Это была полностью не ее публика. Непреодолимая пропасть лежала между зрителями и певицей. Колонный зал показался мне драконом, которому привели на съедение принцессу.

— Качает ночь в окне фонари, но уже без тебя, Мари! Светло и огни, к чему мне они без тебя? Слышишь, Мари?.. Молитвы, сны, слова, алтари, Это все суета, Мари…

— пела Камбурова, будто потерявшаяся, на огромной сцене — серье-озные песни из спектакля «Глазами клоуна» Генриха Белля. В них слышались и вызов, и мольба, и горечь, и неусыпная боль, нежность и какая-то светлая радость. Однако публика громко разговаривала, кашляла, шуршала обертками от конфет…

Я включила магнитофон, пытаясь записать это удивительное пение, но оно почти не пробивалось сквозь глухую стену равнодушия зрительного зала.

— Ваши надежды и ваши желания, зимние сны… Ах, набирайтесь терпенья заранее, ждите весны! Только весною в снегу обнаружится горстка травы, Только весной кто-то кружится, кружится, кружится …Без головы!..

В черном бархате, она казалась нарисованной тушью на полях стихотворения чьей-то легкой рукой! Ее не слушают? Ну, так что ж? Разве это важно? Стоит ли соловью заботиться о таких вещах? В кольце непонимания: впереди — «закрытая» публика, за спиной — беспонтовая аккомпаниаторша, ни к дереву прислониться, ни на камень опереться. Ясно, что пора сматывать удочки.

Но, возвысив голос, Камбурова запела «Песню клоуна»:

— Я клоун, я затейник, Я выбегаю на манеж не ради денег! А просто ради смеха: «Вот это клоун, вот потеха, вот чудной!..» Быть может, когда я вот он — Одной печалью станет меньше у кого-то… Выходит ровным счетом На свете больше станет радостью одной!..

Увы, публика осталась безучастной к переживаниям доброго клоуна. Мало того, она откровенно заскучала. Хорошо, что не затопала ногами, а ведь могла бы и помидором бросить. Вот такие простые, жестокие люди сидели в креслах Колонного зала Дома союзов…

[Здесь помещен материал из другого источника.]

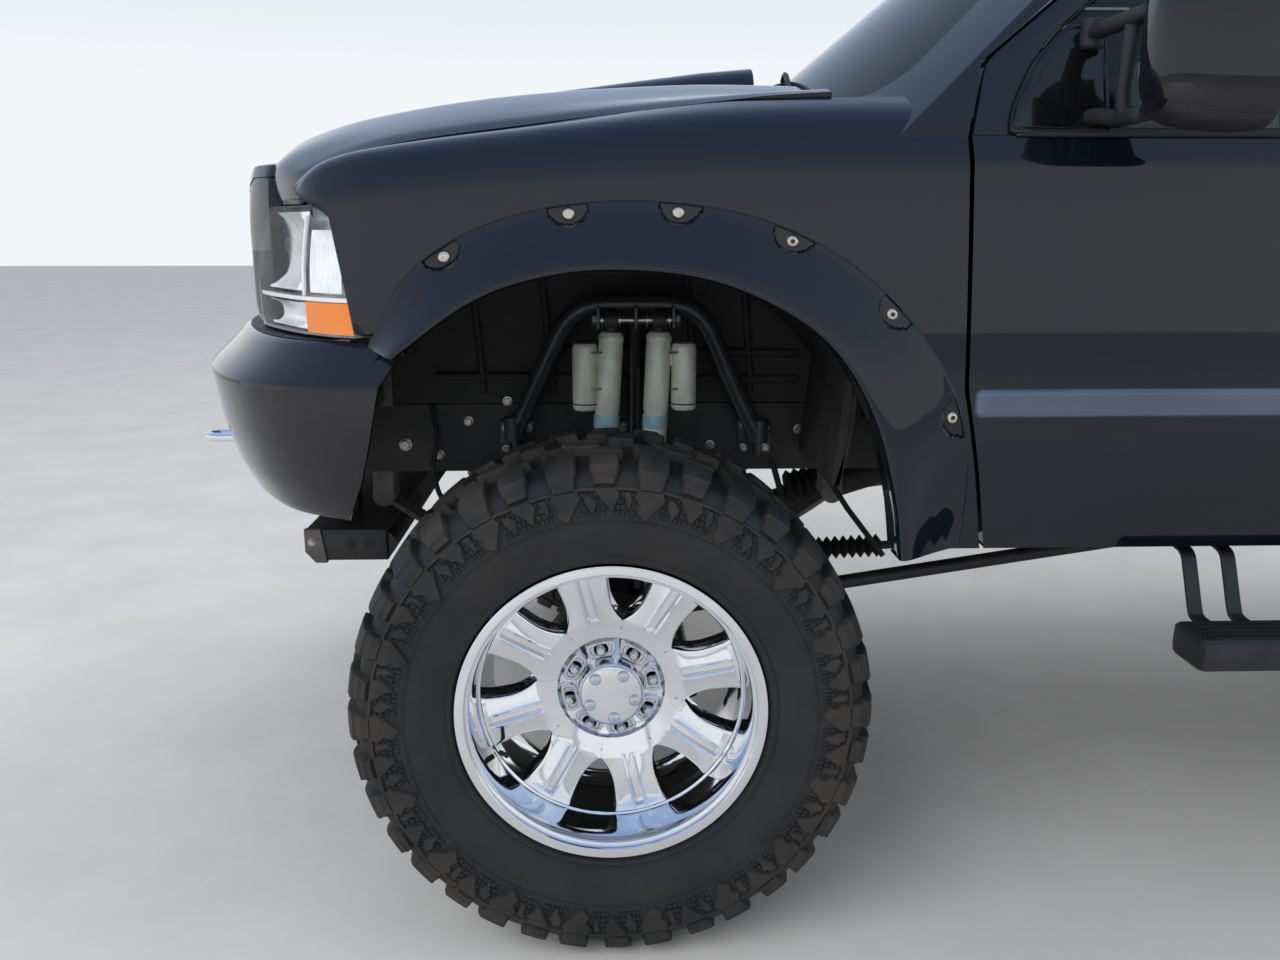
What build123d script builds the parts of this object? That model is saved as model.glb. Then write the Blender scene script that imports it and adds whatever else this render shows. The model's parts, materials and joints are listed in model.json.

Я скорее побежала за кулисы. Ни слова не говоря, мы с ней надели наши милицейские тулупы и стали спускаться с лестницы, а вслед нам неслось:

— Стою на полустаночке, в цветастом полушалочке, а ми-имо-о про-олетают поезда. А рельсы — так уж водится, за горизонтом сходятся, где-е ж вы мои весенние года-а?..

— Вот это они будут слушать, — горестно произнесла Камбурова с видом гонимого ветрами короля Лира.

Боюсь, того праздничного вечера в Колонном зале Дома союзов хватило, чтобы погасить мою иллюзию — мол, актрисой быть лучше, чем «трое суток не спать, трое суток шагать ради нескольких строчек в газете…»

Жаль, я тогда еще не слыхала о четырехкратном отрицании тибетского мудреца Нагарджуны:

— Ни это, ни то, ни оба, ни один из них.